This should be considered a design bug, as it forces GCC to be inferior
to competing Fortran compilers.
One possible representation in GIMPLE would be a flag indicating that a
temporary can be, well, I'll call it "refactored" (feel free to suggest a
better word). That is, given GIMPLE code like
t1 = a + b;
t2 = t1 + c;
e = t2 + d;
if the original Fortran input was
e = a + b + c + d
then t1 and t2 would be tagged as refactorable, while if the original
input were
d = ((a + b) + c) + d
then t1 and t2 would not be so tagged. In the first case, we would
probably want to produce
t1 = a + b;
t2 = c + d;
e = t1 + t2;
since the first two additions can now be performed in parallel. But
this transformation is not legal in the second case.
For temporaries marked as refactorable, optimizers are allowed to replace
use of the temporary by the expression that computes it, and do
transformations on that expression, even if the tranformation doesn't
guarantee that roundoffs and overflows will be the same.
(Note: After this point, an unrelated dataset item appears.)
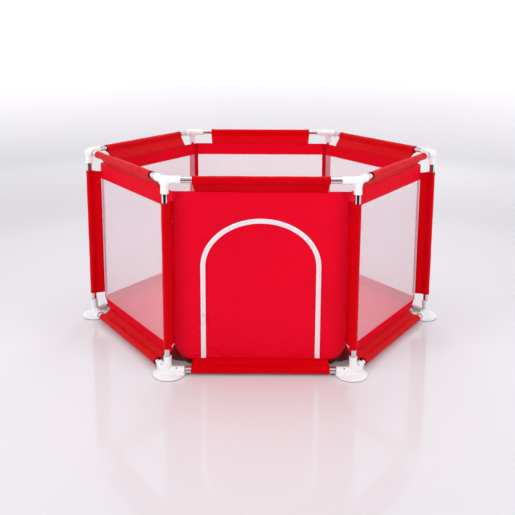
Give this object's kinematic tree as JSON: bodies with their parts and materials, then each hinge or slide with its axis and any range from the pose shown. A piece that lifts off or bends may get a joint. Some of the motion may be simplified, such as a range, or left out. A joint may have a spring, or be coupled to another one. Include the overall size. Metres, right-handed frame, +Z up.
{
  "type": "playpen",
  "caption": "Flattened hexagonal playpen: push-fit chromed tube frame on round white feet, red cloth cover with net sides, cloth floor and a zipped arched door.",
  "frame": {"origin": "on the ground, at the middle of the pen", "axes": "+X to the right along the front side, +Y from the front side to the back, +Z up; the front side, with the door, faces -Y"},
  "size_m": [1.3588, 1.06, 0.6505],
  "materials": {
    "white_plastic": "smooth moulded white plastic, semi-gloss",
    "chrome_tube": "bright polished steel tube",
    "red_cloth": "plain-woven red polyester, soft sheen",
    "net": "fine pale net that can be seen through, with red cloth borders",
    "zip_tape": "white woven zip tape with a nylon coil",
    "zip_metal": "white enamelled slider and pull"
  },
  "bodies": {
    "root": {"top_connector_front_left": "white_plastic", "foot_front_left": "white_plastic", "post_front_left": "chrome_tube", "post_sleeve_front_left": "red_cloth", "top_connector_front_right": "white_plastic", "foot_front_right": "white_plastic", "post_front_right": "chrome_tube", "post_sleeve_front_right": "red_cloth", "top_connector_right": "white_plastic", "foot_right": "white_plastic", "post_right": "chrome_tube", "post_sleeve_right": "red_cloth", "top_connector_back_right": "white_plastic", "foot_back_right": "white_plastic", "post_back_right": "chrome_tube", "post_sleeve_back_right": "red_cloth", "top_connector_back_left": "white_plastic", "foot_back_left": "white_plastic", "post_back_left": "chrome_tube", "post_sleeve_back_left": "red_cloth", "top_connector_left": "white_plastic", "foot_left": "white_plastic", "post_left": "chrome_tube", "post_sleeve_left": "red_cloth", "top_rail_front": "chrome_tube", "bottom_rail_front": "chrome_tube", "top_sleeve_front": "red_cloth", "bottom_sleeve_front": "red_cloth", "top_rail_front_right": "chrome_tube", "bottom_rail_front_right": "chrome_tube", "top_sleeve_front_right": "red_cloth", "bottom_sleeve_front_right": "red_cloth", "net_wall_front_right": "net", "top_rail_back_right": "chrome_tube", "bottom_rail_back_right": "chrome_tube", "top_sleeve_back_right": "red_cloth", "bottom_sleeve_back_right": "red_cloth", "net_wall_back_right": "net", "top_rail_back": "chrome_tube", "bottom_rail_back": "chrome_tube", "top_sleeve_back": "red_cloth", "bottom_sleeve_back": "red_cloth", "net_wall_back": "net", "top_rail_back_left": "chrome_tube", "bottom_rail_back_left": "chrome_tube", "top_sleeve_back_left": "red_cloth", "bottom_sleeve_back_left": "red_cloth", "net_wall_back_left": "net", "top_rail_front_left": "chrome_tube", "bottom_rail_front_left": "chrome_tube", "top_sleeve_front_left": "red_cloth", "bottom_sleeve_front_left": "red_cloth", "net_wall_front_left": "net", "front_panel": "red_cloth", "floor_mat": "red_cloth", "zip_tape_panel": "zip_tape"},
    "door": {"door_flap": "red_cloth", "zip_tape_door": "zip_tape"},
    "zip_slider": {"zip_slider": "zip_metal"},
    "zip_pull": {"zip_pull": "zip_metal"}
  },
  "joints": [
    {"name": "door_hinge", "type": "hinge", "parent": "root", "child": "door", "pos_m": [0, -0.4503, 0.044], "axis": [1, 0, 0], "range_deg": [0, 90]},
    {"name": "zip_slide", "type": "slide", "parent": "door", "child": "zip_slider", "axis": [0, 0, 1], "range_m": [-0.095, 0.15]},
    {"name": "zip_pull_swing", "type": "hinge", "parent": "zip_slider", "child": "zip_pull", "pos_m": [-0.183, -0.4587, 0.19], "axis": [-1, 0, 0], "range_deg": [0, 160]}
  ]
}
If the temporary
is not marked as refactorable, this is not permitted.
With such a rule, the language-independent middle end can implement
Fortran or C semantics correctly, and it would be possible to relax the
rules in a controlled manner as well:. the user could ask the C front
end to implement the Fortran rules (respect parentheses but otherwise
allow rearrangement), or the K&R rules (all rearrangements that are
correct for real numbers are allowed), but by default the compiler would
follow the standard.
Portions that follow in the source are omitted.